Did I already mention how awesome the drums are on the album? The Prodigy's Liam Howlett would've been proud of the work put in by Darkside. Some parts of the songs truly have a drum'n'bass feel to them which definitely delivers. The album reaches it's peak intensity at around the mid part of the song The Other Death, boggs down and starts subsiding towards the resolution. However great the record's dynamism might've been up to this point, it has to stagnate and turn into this ambient, torpid bridge which concurrently serves as a bridge for the entire album. The rather protracted outro of the song is a thing of subjectivity, it nevertheless flows perfectly to form the intro of the last song of the record which, in turn, regains the tempo and takes the listener for his last ride. It's kind of hard for me to judge this album, for I have listened to it way too many times to simply omit the atmosphere and focus solely on the characteristics of its parts, forget picking at the song structure.

I dare say that everyone should make conclusions for themselves best they can. It's perhaps crystal clear that the aftertaste of this truly dark and ambient piece of musical art will be there to stay for anyone caring to give the record a spin, and the enchanting melodies will urge the casual listener to return to the journey he had once undertaken. Combine that with a moody, drizzly Autumn afternoon and get a perfect match for a thrilling experience of the dark metal art that will leave no one released.

Drumming masterclass - 93%

MikeyC, January 19th, 2019

This band has come a long way in their career.

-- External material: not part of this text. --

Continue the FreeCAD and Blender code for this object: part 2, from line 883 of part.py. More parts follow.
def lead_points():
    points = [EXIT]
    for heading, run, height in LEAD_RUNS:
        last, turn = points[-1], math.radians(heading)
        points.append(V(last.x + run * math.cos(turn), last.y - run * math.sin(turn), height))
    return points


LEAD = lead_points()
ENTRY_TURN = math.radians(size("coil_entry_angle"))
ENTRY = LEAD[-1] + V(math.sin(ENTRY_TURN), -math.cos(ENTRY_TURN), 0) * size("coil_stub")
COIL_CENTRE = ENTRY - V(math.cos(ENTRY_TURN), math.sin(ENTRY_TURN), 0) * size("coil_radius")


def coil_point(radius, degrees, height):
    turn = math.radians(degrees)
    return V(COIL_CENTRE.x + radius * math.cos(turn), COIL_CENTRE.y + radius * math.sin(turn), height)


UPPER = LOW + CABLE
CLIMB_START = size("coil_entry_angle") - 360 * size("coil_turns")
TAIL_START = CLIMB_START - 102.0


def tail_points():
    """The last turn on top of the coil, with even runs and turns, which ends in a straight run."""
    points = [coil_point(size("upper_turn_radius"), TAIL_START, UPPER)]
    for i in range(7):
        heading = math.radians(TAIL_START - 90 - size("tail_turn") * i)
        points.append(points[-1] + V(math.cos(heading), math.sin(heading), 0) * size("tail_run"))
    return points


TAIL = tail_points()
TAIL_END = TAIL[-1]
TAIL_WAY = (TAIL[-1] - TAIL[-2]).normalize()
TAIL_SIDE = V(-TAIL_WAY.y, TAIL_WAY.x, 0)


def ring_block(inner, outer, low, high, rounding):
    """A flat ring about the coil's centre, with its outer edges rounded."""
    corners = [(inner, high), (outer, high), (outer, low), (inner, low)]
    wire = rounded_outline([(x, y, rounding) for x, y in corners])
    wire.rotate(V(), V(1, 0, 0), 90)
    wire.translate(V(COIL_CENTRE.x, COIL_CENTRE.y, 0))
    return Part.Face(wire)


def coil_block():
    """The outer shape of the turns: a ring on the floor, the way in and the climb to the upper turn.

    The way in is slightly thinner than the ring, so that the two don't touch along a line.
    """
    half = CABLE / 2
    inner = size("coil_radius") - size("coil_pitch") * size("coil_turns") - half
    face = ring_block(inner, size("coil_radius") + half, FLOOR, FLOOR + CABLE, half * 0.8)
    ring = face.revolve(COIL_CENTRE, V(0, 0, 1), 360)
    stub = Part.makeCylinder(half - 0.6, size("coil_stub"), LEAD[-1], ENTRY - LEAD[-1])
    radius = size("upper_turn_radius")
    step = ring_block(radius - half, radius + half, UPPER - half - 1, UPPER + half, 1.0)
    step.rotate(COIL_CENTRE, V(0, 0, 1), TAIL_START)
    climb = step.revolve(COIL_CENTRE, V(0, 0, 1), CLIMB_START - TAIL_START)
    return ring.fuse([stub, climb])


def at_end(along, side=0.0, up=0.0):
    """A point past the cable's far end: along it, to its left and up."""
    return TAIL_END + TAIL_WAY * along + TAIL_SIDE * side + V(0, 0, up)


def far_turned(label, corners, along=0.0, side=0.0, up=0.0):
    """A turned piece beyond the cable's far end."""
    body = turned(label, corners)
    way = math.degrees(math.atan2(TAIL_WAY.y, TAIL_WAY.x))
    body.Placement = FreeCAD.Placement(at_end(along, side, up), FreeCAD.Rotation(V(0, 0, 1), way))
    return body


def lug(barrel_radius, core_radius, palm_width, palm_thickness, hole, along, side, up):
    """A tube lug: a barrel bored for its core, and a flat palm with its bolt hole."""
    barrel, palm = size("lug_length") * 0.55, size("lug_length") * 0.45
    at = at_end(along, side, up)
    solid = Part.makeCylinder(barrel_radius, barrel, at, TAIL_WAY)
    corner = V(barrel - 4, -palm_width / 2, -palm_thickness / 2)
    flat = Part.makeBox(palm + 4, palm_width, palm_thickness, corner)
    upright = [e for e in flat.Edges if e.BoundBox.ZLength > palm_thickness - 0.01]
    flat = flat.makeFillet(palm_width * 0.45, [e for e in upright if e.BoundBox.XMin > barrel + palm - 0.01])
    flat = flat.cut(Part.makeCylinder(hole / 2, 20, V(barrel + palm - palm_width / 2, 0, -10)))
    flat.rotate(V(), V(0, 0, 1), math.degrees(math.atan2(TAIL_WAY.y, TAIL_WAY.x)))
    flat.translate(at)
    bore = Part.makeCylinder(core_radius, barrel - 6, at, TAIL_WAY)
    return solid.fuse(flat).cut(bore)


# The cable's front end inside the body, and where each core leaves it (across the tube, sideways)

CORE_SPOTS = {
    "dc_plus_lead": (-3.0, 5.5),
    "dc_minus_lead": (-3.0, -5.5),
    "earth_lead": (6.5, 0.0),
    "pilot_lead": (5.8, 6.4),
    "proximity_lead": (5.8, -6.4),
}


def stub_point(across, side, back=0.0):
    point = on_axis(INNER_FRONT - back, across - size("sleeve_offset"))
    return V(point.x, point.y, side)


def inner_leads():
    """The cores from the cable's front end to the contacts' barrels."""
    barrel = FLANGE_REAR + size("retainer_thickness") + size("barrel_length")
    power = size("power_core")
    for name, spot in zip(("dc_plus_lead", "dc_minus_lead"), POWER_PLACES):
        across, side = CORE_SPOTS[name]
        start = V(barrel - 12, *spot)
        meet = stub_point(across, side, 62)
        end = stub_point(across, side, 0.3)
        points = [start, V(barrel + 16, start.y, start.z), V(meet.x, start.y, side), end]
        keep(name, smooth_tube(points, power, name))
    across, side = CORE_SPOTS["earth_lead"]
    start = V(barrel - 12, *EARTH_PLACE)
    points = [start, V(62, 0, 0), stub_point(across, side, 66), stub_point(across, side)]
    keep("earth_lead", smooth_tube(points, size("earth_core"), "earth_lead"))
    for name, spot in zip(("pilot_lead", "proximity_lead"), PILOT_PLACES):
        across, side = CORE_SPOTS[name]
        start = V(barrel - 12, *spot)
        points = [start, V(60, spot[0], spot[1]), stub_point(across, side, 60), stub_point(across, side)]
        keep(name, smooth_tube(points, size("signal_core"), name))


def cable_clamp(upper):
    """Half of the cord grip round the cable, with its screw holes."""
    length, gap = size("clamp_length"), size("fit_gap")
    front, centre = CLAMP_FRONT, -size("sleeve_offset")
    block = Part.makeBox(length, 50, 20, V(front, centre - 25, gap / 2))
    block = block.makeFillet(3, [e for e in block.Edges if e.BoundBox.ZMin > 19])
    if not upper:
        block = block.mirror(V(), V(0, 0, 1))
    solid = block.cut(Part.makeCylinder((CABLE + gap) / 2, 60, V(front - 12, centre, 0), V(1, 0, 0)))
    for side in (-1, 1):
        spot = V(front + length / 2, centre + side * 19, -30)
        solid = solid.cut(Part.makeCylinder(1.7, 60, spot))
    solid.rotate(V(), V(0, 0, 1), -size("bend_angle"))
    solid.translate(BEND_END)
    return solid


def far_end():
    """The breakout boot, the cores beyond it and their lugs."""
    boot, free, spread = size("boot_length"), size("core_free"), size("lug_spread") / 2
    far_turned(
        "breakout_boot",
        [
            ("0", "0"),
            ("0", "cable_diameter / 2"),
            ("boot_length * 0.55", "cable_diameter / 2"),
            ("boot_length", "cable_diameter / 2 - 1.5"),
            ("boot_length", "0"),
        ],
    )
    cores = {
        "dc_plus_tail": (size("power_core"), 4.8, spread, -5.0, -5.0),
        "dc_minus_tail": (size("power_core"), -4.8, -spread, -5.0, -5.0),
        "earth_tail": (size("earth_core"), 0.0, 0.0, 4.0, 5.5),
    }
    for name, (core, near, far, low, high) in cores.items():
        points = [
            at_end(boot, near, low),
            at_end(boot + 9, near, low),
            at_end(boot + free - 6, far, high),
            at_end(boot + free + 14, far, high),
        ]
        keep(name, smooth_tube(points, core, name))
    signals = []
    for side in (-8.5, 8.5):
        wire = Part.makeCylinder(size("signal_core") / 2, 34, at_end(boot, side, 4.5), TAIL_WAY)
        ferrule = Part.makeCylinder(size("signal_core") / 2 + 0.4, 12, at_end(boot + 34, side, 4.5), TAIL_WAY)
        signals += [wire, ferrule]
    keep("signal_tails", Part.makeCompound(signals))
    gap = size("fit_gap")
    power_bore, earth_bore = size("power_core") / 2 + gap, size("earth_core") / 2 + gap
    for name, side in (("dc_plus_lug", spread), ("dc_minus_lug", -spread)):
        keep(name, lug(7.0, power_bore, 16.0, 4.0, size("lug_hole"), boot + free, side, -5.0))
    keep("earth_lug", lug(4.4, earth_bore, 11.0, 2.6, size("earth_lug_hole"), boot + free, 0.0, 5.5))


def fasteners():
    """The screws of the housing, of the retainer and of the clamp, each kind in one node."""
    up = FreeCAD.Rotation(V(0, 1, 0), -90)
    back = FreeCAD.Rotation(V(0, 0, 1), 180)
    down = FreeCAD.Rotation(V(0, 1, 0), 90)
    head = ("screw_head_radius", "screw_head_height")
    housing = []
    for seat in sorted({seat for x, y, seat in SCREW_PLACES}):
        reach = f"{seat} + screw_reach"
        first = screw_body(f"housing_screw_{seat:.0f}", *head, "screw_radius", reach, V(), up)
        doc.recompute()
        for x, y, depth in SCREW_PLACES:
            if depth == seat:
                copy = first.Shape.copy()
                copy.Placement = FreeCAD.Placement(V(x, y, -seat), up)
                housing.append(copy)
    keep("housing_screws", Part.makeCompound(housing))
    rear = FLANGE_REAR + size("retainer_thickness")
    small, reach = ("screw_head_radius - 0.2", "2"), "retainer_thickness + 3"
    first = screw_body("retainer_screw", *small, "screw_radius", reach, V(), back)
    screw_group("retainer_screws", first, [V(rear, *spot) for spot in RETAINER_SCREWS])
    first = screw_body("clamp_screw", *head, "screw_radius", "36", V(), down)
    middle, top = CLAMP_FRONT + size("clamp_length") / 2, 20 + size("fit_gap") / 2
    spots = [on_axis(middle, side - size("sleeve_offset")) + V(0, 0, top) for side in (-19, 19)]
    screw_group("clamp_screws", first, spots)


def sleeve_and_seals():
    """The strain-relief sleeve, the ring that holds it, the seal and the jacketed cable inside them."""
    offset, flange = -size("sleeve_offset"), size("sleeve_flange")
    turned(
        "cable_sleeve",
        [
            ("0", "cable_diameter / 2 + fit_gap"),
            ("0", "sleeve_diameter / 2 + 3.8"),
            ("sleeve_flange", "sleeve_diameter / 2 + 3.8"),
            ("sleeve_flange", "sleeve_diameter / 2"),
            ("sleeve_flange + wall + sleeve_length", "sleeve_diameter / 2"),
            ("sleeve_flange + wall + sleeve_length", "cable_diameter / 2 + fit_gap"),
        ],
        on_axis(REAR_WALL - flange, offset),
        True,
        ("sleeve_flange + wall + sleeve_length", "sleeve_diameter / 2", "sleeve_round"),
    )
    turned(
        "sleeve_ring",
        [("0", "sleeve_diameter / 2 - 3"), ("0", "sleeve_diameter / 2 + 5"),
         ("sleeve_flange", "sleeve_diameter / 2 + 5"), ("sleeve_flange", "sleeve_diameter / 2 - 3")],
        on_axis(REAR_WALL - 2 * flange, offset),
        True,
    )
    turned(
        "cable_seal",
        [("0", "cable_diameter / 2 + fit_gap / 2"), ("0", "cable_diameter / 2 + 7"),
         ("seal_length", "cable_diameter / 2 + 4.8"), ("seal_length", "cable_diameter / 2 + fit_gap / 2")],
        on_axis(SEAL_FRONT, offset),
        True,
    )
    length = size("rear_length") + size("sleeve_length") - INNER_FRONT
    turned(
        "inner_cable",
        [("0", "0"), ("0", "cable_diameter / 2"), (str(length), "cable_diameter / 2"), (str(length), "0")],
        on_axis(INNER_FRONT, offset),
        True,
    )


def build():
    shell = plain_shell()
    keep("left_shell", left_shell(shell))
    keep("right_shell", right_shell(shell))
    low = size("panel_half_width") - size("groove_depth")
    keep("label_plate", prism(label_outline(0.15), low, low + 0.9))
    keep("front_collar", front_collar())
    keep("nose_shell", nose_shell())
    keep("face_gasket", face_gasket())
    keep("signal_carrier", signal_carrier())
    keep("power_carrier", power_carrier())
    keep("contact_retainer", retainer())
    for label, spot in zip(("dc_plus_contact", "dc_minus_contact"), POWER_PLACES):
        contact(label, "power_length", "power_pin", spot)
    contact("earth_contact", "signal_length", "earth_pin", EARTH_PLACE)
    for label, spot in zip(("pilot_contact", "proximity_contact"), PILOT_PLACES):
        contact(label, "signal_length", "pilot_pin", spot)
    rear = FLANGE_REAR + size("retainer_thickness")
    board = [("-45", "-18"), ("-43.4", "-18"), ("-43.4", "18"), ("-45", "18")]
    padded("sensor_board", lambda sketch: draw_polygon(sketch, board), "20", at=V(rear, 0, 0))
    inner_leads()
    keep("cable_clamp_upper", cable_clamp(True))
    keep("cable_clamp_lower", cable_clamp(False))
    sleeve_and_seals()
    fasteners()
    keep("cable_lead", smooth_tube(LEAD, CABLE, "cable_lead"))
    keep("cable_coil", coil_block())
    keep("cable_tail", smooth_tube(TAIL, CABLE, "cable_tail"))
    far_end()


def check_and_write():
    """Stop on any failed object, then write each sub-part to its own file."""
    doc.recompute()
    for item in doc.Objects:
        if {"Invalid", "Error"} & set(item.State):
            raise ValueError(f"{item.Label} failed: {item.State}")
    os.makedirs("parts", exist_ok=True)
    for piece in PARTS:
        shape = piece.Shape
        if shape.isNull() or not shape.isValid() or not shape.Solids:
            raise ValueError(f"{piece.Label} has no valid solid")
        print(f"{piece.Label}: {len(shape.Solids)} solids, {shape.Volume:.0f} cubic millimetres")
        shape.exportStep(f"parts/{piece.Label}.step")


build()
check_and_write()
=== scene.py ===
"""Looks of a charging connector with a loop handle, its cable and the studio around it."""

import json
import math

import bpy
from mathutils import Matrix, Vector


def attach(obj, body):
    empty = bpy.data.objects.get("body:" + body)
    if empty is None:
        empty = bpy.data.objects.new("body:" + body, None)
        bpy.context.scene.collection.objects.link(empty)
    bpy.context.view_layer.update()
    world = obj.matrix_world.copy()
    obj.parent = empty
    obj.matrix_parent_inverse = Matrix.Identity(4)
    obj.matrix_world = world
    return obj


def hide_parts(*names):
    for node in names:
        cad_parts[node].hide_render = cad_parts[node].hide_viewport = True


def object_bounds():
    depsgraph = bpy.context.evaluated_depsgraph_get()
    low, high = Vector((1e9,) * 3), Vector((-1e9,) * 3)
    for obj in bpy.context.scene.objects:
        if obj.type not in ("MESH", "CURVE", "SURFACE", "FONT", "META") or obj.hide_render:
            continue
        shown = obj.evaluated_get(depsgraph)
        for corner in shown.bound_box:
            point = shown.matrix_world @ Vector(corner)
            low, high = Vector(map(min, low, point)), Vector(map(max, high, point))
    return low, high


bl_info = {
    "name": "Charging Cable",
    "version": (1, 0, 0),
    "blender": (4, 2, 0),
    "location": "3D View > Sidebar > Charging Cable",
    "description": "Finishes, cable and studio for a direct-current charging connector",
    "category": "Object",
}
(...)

After the well-received debut album Altered States of Divinity, the band took a 9 year break before releasing the second album Enemy of Man. In that period the band members’ other band Mgła had taken off and recorded two albums in that time, both of which have received pretty positive reception. Once Kriegsmaschine came back, it seemed clear that they wanted to differentiate the two bands, and Enemy of Man saw the band move into a more rhythm-centric style of black metal. Now, on their third album Apocalypticists, that style has been upped yet again and I reckon this band is going from strength to strength because of it.

Of course, comparisons to the sister band Mgła are inevitable. The two members here are also in that band, and play a similar style of dissonant black metal. There is a distinct difference between the two bands, though. Mgła’s style is a lot more hard-hitting with crazy blasting permeating the dissonant riffing. Here, the emphasis on groove is ratcheted up, mostly by way of the drumming. Instead of feeling like you’re getting hypnotised by repeated riffs, a trait that Mgła uses and makes them sound good, Kriegsmaschine opts for the intricacies of the music, the subtler side of this style of black metal. You don’t feel like you’re getting rigorously pounded. More like…rigorously massaged. I don’t know, maybe that’s just me?

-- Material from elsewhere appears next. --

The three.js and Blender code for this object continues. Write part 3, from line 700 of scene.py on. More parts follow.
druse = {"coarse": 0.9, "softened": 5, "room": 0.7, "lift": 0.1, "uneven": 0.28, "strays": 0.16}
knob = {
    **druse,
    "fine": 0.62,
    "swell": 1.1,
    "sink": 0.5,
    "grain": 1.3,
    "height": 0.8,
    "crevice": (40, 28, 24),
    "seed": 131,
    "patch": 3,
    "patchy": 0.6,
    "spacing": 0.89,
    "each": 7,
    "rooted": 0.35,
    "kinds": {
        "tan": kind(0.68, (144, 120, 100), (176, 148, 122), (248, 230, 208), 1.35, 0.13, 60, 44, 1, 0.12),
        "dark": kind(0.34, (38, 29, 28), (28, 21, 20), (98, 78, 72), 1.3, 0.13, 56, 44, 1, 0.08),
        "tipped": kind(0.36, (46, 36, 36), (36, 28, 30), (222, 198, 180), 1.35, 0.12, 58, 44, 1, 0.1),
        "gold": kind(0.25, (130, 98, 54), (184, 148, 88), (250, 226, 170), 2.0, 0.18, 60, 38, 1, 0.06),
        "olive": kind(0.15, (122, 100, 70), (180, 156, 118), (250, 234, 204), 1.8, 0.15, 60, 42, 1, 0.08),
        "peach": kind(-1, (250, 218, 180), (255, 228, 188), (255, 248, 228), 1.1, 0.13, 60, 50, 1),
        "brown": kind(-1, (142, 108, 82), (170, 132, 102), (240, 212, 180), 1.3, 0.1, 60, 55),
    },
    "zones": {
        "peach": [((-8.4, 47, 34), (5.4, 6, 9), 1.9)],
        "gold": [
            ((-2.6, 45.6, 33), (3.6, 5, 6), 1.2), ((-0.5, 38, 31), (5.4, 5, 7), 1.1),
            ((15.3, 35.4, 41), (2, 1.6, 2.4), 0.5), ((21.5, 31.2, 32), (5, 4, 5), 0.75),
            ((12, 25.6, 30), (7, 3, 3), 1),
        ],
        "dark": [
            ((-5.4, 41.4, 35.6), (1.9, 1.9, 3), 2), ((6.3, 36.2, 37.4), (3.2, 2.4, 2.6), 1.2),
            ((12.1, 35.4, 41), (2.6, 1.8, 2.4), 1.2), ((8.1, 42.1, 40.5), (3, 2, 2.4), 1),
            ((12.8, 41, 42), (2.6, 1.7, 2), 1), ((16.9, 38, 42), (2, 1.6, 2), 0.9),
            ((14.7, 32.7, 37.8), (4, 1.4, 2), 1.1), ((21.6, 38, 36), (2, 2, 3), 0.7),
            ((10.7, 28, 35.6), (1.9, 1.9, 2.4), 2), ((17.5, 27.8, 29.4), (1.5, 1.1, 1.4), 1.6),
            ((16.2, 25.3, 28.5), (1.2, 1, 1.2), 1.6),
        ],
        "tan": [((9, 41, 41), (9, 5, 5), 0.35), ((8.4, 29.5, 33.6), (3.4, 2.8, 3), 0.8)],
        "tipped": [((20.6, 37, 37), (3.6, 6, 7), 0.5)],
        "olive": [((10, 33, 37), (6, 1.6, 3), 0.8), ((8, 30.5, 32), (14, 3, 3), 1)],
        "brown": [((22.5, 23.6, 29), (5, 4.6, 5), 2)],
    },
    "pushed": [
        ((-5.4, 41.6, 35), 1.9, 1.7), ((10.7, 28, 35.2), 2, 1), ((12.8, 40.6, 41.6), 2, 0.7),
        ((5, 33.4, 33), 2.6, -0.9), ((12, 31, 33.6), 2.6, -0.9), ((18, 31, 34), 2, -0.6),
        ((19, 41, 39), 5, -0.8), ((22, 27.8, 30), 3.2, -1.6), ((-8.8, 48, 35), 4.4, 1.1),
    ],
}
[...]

Like a good massage, the flow of this album is something to behold. Each song has its own identity, but the album as a whole is interconnected and well organised. The 50 minutes fly by, which is a testament to how appealing each track is, and how it all comes together. It has extensive replayability and listening to the album twice back-to-back wouldn’t be exhausting.

I mentioned the drumming being the main instigator of the groovy, rhythmic feeling of the music, but it can’t be emphasised enough. The percussion here has an almost blackened jazz feel to it throughout a lot of the album. With not a blast beat in sight over the album’s 50 minute run-time, drummer Darkside fills that void with amazing cymbal patterns (see “The Pallid Scourge” for wonderful jazz flair on the ride) and lots of tom fills that don’t just accentuate the beat, because they are the beat (“Lost in Liminal”). He also has no problem switching to something straighter, such as “Apocalypticists” and mostly seen in the song “The Other Death,” which is about as close to a blast beat as the album gets, but even then the drumming still has flair to it with its subtle hits and ghost notes in between the snare hits. This shows a great songwriting skill to make each song interesting, versatile, and coherent all in one breath, and the drumming brings this all together in one awesome package. It also shows the chops of Darkside, cultivating his creativity and shows he’s not just a one-trick-blasting-pony.

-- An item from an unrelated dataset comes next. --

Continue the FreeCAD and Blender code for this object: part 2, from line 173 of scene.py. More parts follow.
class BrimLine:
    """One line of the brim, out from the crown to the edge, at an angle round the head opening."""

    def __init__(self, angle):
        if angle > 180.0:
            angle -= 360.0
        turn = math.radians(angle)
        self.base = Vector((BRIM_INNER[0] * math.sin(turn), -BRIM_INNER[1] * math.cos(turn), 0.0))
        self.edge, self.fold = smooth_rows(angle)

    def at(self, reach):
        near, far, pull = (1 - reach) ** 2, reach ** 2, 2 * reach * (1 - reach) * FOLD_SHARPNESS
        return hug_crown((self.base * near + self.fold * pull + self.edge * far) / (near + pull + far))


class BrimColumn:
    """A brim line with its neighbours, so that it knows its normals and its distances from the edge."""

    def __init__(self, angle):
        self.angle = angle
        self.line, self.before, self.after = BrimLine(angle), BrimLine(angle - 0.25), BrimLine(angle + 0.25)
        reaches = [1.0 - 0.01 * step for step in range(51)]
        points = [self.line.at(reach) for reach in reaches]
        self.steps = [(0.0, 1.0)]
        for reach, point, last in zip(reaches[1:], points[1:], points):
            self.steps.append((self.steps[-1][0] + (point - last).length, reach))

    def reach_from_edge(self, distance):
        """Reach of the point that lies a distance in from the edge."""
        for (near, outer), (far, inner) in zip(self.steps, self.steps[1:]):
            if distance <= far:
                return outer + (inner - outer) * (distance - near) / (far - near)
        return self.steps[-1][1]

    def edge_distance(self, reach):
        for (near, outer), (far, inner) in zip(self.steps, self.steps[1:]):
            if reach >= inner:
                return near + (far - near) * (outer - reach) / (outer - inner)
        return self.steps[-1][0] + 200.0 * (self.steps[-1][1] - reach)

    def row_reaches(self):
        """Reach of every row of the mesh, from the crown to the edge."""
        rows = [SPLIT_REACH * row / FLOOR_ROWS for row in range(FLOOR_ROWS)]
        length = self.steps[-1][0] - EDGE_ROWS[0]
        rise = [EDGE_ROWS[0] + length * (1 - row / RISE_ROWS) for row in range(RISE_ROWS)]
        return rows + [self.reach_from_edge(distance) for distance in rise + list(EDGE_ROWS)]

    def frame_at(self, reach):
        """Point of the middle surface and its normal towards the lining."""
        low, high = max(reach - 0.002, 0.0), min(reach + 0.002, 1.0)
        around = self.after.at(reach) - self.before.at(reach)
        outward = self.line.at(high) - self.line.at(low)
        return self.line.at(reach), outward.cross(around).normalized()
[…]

With the brilliant performance from the drumming, and the fact that Apocalypticists has decided to bring more emphasis on the percussive groove element, it’s obvious that the drumming takes centre stage and the dissonant riffs are relegated to a secondary instrument. That’s not to say the riffs here are sub-standard, or unimportant in the progression of the album. They keep things rolling along with their droning patterns. The opening riff to “Apocalypticists” is quite nice and sets a great mood for the rest of the song. The vocals are the same as what’s presented in Mgła – throaty yells that give the album a harsh quality to it, but still works well in tandem with the music. Lyrically, the band talk about cryptic subjects that appear to have their bases rooted in Nietzscheism, although if anyone can get a better grasp on what the hell they’re talking about, I’m willing to hear it out. What I do know is that it does give the album an extra dimension on its bleakness, which fits the musical motif.

Again, though, the drumming is the main drawcard to this album, and I implore anyone that enjoys intricate and flowing drums in their music to check this out. Kriegsmaschine have evolved quite nicely since their early days and this is a wonderful direction for them to be heading in. One of the best albums of 2018 and I’m looking forward to seeing what they come up with in the future.